# TASK TO CARRY OUT
Using the data below, gather each line that includes the word "handed".

# MATERIALS PROVIDED

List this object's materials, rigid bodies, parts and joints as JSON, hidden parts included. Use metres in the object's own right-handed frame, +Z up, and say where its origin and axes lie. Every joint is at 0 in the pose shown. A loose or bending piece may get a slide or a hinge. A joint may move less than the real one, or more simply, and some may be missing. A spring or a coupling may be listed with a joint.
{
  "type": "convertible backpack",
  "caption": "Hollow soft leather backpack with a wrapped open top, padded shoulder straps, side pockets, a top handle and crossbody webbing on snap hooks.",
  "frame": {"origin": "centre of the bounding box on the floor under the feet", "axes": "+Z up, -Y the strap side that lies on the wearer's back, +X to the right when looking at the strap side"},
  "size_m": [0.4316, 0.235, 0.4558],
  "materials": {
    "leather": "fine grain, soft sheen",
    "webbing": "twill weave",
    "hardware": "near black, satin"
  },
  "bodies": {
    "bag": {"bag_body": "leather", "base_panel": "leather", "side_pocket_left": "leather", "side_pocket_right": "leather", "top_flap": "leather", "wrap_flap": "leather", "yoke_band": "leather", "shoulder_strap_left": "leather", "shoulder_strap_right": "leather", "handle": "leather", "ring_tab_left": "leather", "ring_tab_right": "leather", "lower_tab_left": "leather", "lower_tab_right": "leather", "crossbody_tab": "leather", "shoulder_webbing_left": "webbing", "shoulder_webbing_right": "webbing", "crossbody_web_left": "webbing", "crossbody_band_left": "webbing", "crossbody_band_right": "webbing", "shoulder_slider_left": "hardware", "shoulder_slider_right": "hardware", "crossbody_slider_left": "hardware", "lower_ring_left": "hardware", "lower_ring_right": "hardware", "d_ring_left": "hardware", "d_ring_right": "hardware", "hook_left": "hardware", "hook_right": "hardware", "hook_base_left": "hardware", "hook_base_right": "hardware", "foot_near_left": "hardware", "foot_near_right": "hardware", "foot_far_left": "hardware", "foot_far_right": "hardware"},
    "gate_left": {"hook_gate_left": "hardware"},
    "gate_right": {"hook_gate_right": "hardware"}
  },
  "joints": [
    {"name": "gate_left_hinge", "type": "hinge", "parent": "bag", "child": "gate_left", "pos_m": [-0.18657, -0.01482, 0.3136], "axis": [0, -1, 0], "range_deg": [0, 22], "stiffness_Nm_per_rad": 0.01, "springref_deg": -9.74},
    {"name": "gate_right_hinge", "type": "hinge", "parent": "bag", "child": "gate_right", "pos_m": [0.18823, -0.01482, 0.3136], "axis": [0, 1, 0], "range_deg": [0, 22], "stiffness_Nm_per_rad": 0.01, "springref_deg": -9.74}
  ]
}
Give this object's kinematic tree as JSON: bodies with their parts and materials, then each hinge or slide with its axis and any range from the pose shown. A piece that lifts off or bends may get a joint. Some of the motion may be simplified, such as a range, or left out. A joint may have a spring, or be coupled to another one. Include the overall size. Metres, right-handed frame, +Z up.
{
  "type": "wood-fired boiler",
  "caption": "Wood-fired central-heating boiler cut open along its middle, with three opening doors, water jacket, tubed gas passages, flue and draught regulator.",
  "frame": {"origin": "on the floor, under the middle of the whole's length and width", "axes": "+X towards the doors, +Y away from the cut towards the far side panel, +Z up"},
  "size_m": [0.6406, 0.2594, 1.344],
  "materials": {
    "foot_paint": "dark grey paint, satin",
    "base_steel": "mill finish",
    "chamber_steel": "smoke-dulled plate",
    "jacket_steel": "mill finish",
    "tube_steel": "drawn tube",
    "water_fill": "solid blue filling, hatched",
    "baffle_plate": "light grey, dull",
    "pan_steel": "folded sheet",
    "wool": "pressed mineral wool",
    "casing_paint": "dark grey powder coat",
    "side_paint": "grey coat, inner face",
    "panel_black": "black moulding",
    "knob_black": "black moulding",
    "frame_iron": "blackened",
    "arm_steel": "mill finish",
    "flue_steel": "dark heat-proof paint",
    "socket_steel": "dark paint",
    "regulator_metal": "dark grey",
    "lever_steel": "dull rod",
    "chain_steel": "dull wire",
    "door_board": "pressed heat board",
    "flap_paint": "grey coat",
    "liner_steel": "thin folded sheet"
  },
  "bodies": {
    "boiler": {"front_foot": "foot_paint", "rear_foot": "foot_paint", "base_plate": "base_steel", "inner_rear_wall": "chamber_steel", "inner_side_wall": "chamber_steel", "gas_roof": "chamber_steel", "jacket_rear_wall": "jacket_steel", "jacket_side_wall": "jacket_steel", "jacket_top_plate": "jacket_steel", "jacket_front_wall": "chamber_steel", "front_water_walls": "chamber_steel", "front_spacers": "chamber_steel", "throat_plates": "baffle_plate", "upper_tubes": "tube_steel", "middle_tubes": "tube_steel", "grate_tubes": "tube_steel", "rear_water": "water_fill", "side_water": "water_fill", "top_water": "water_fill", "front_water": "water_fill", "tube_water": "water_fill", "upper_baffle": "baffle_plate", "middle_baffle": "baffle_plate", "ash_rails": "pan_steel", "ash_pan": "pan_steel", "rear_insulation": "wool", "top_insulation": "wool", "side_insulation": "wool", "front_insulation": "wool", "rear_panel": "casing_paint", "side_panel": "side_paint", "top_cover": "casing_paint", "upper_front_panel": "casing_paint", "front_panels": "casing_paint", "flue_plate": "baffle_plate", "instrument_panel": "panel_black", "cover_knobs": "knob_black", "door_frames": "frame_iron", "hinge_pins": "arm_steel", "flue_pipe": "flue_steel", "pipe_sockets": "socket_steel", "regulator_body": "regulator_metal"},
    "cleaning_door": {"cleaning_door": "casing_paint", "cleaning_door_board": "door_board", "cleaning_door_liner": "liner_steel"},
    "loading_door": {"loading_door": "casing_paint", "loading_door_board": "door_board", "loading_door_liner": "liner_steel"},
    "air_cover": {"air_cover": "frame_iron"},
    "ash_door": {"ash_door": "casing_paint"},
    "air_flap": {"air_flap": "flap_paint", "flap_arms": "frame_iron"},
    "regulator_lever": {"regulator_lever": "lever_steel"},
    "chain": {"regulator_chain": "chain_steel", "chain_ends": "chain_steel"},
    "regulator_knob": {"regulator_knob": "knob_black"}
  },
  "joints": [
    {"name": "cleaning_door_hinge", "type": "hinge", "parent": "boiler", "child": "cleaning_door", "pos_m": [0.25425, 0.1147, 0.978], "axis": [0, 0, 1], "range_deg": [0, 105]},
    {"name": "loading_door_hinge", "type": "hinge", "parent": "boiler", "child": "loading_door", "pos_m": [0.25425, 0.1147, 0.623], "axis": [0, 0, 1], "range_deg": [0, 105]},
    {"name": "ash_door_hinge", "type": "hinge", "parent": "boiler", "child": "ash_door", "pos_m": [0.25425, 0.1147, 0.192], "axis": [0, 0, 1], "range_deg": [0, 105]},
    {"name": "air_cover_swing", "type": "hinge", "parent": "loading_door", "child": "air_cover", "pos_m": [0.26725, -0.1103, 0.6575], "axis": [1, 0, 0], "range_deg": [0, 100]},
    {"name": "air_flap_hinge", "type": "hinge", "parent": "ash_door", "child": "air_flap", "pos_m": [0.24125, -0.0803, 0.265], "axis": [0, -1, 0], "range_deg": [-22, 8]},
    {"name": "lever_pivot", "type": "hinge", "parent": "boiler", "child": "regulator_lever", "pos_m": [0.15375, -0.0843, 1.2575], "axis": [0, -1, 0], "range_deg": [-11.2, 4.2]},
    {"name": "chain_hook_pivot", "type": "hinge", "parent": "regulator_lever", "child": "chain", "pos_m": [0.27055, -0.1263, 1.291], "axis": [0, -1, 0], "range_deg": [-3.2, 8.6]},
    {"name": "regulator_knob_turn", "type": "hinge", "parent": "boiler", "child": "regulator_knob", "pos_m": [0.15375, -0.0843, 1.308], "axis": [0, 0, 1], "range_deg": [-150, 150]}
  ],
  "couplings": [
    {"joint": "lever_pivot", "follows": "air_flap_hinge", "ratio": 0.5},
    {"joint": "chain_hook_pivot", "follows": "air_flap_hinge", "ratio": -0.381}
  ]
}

# RESULT OF THE TASK
List this object's materials, rigid bodies, parts and joints as JSON, hidden parts included. Use metres in the object's own right-handed frame, +Z up, and say where its origin and axes lie. Every joint is at 0 in the pose shown. A loose or bending piece may get a slide or a hinge. A joint may move less than the real one, or more simply, and some may be missing. A spring or a coupling may be listed with a joint.
Give this object's kinematic tree as JSON: bodies with their parts and materials, then each hinge or slide with its axis and any range from the pose shown. A piece that lifts off or bends may get a joint. Some of the motion may be simplified, such as a range, or left out. A joint may have a spring, or be coupled to another one. Include the overall size. Metres, right-handed frame, +Z up.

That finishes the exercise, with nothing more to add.